* WRITTEN EXERCISE *
Copy the listing below line for line, starting at its first line and ending with the line that has "import Module from 'manifold-3d';" in it. Add nothing.

## START

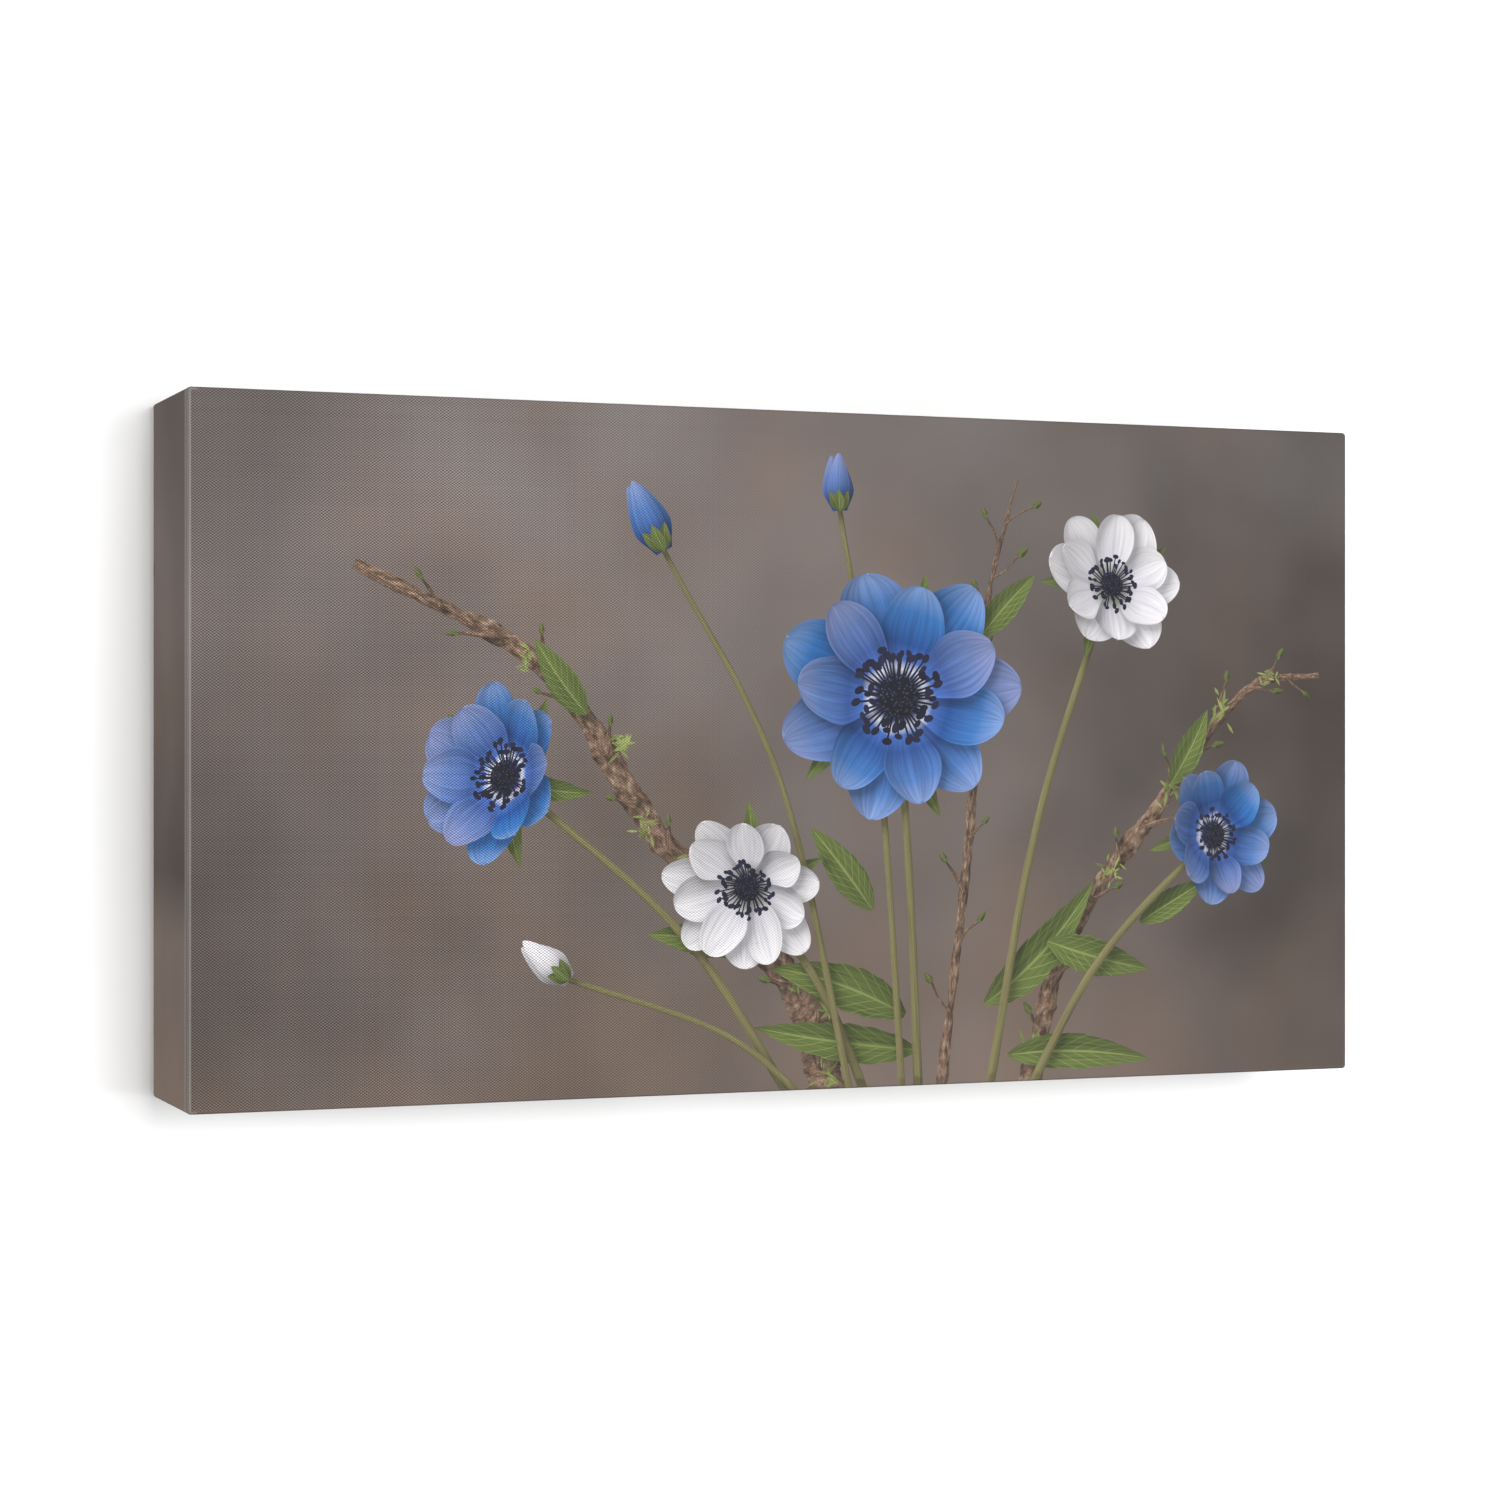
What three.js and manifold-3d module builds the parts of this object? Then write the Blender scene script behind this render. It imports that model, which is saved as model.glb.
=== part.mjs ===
// A gallery-wrapped canvas print: one sheet of printed canvas stretched over four mitred bars,
// folded at the corners, stapled at the back, and hung on a nail by a sawtooth hanger.
// Millimetres. X runs to the right seen from the front, Y runs back to the wall and Z runs up.
// The origin is where the nail bears in the hanger's middle notch, on the plane of the wall.
import * as THREE from 'three';
import { mergeVertices } from 'three/addons/utils/BufferGeometryUtils.js';
import { RoundedBoxGeometry } from 'three/addons/geometries/RoundedBoxGeometry.js';
import Module from 'manifold-3d';

// Driving dimensions of the finished print
const PRINT_WIDTH = 279.4;
const PRINT_HEIGHT = 152.4;
const PRINT_DEPTH = 38.1;
const TOP_ABOVE_NAIL = 29;
const WALL_STANDOFF = 3; // from the wall to the back of the canvas
const GAP = 0.3; // kept between pieces that touch
const OVERSHOOT = 2; // how far a cutting shape runs past what it cuts

// Canvas
const CANVAS_THICKNESS = 0.6;
const EDGE_RADIUS = 1.3; // how sharply the canvas turns over the bars
const EDGE_STEPS = 3;
const TURNOVER = 18; // width of the canvas folded on to the back
const FOLD_LAYER = 0.5; // how far a folded corner stands proud
const FOLD_SINK = 0.3; // how deep a folded layer is rooted in the canvas below it

// Stretcher bars
const BAR_WIDTH = 30;
const LIP_WIDTH = 4; // the raised rim that carries the canvas
const LIP_HEIGHT = 2;
const FACE_SLOPE = 3.3; // fall of the bar's face from the rim to its inner edge
const MITRE_INSET = 0.2; // keeps neighbouring mitres GAP apart

// Corner wedges
const WEDGE_THICKNESS = 2.6;
const WEDGE_IN = 10; // length driven into the bar
const WEDGE_OUT = 16; // length left standing in the recess
const WEDGE_TIP = 5;
const WEDGE_HEAD = 10;
const WEDGE_LAYERS = [-22, -18.5]; // Y of the wedges that lie along X and along Z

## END

* EXPECTED ANSWER *
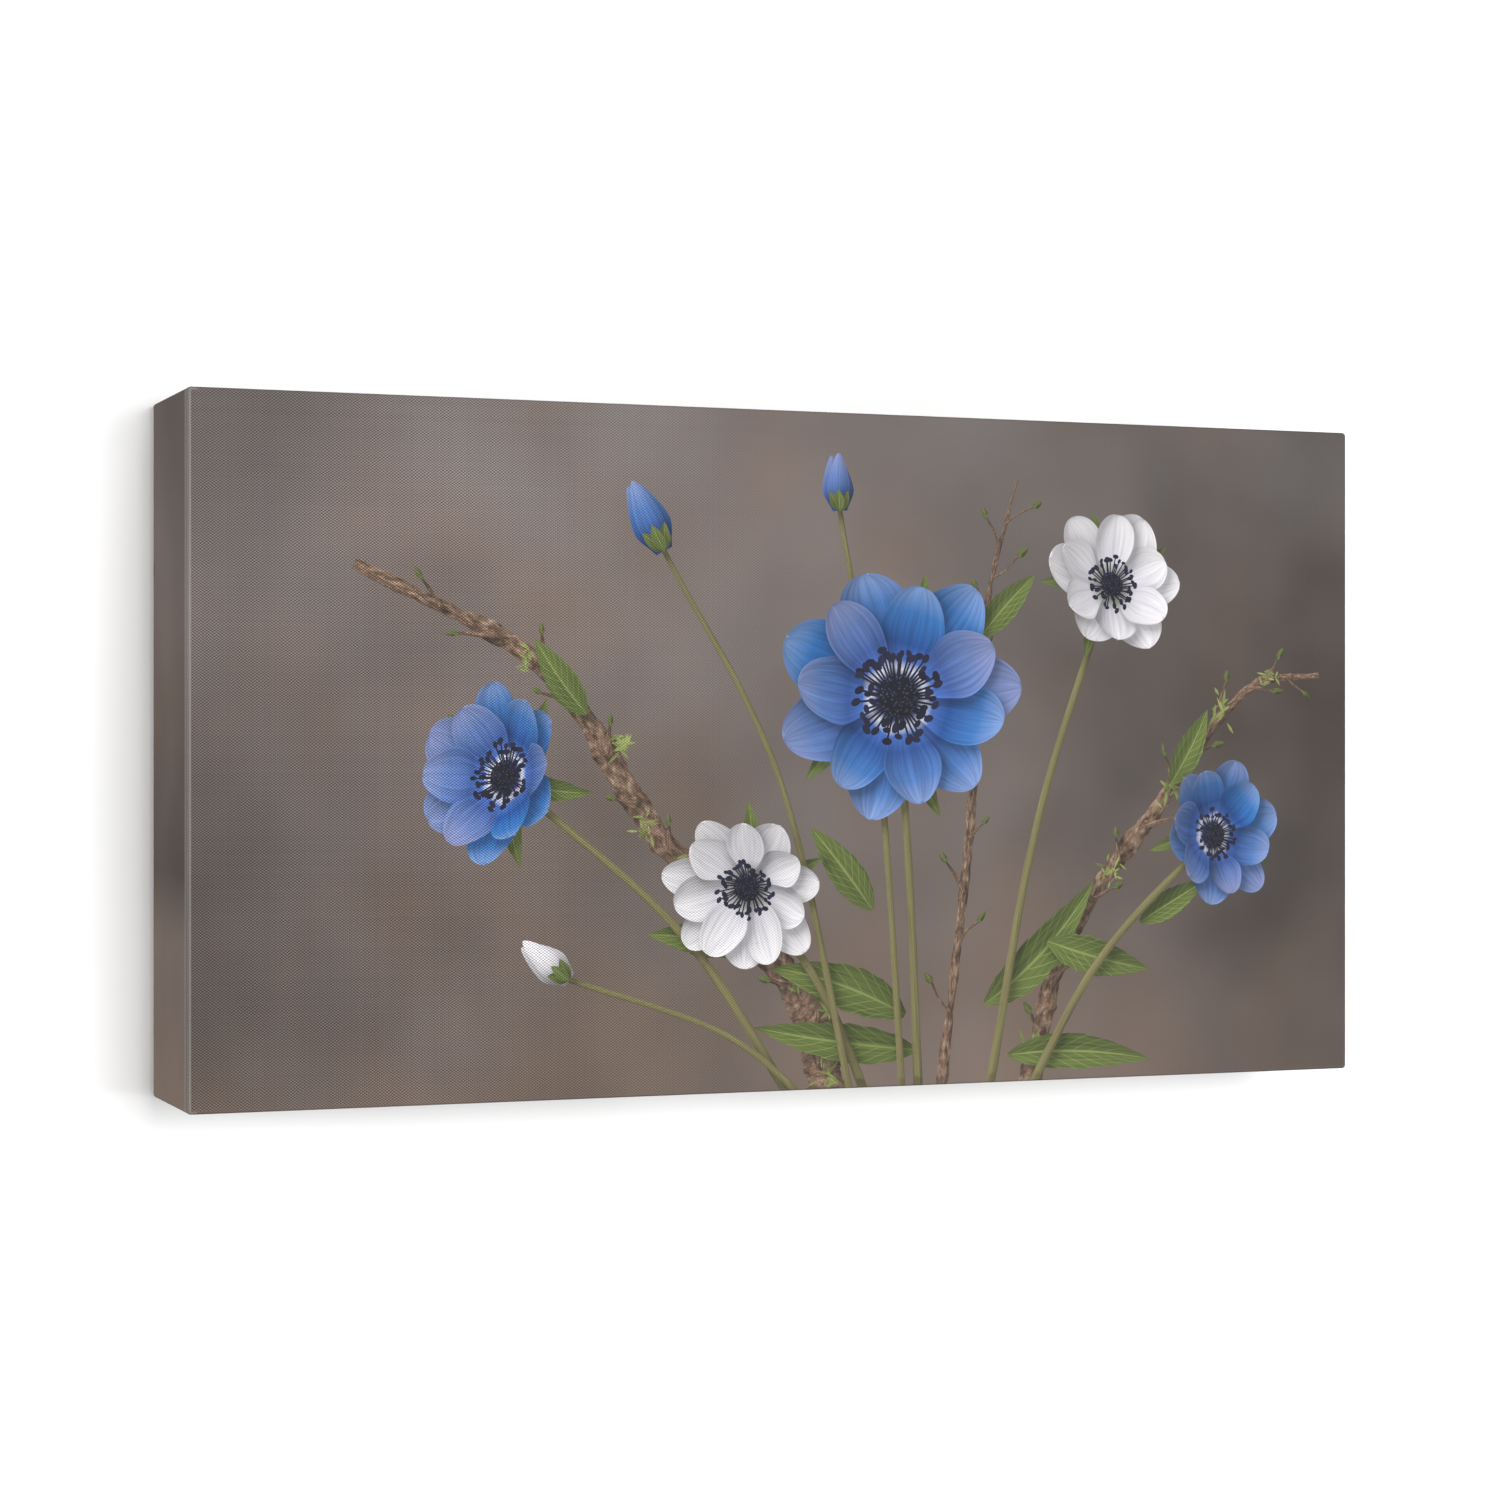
What three.js and manifold-3d module builds the parts of this object? Then write the Blender scene script behind this render. It imports that model, which is saved as model.glb.
=== part.mjs ===
// A gallery-wrapped canvas print: one sheet of printed canvas stretched over four mitred bars,
// folded at the corners, stapled at the back, and hung on a nail by a sawtooth hanger.
// Millimetres. X runs to the right seen from the front, Y runs back to the wall and Z runs up.
// The origin is where the nail bears in the hanger's middle notch, on the plane of the wall.
import * as THREE from 'three';
import { mergeVertices } from 'three/addons/utils/BufferGeometryUtils.js';
import { RoundedBoxGeometry } from 'three/addons/geometries/RoundedBoxGeometry.js';
import Module from 'manifold-3d';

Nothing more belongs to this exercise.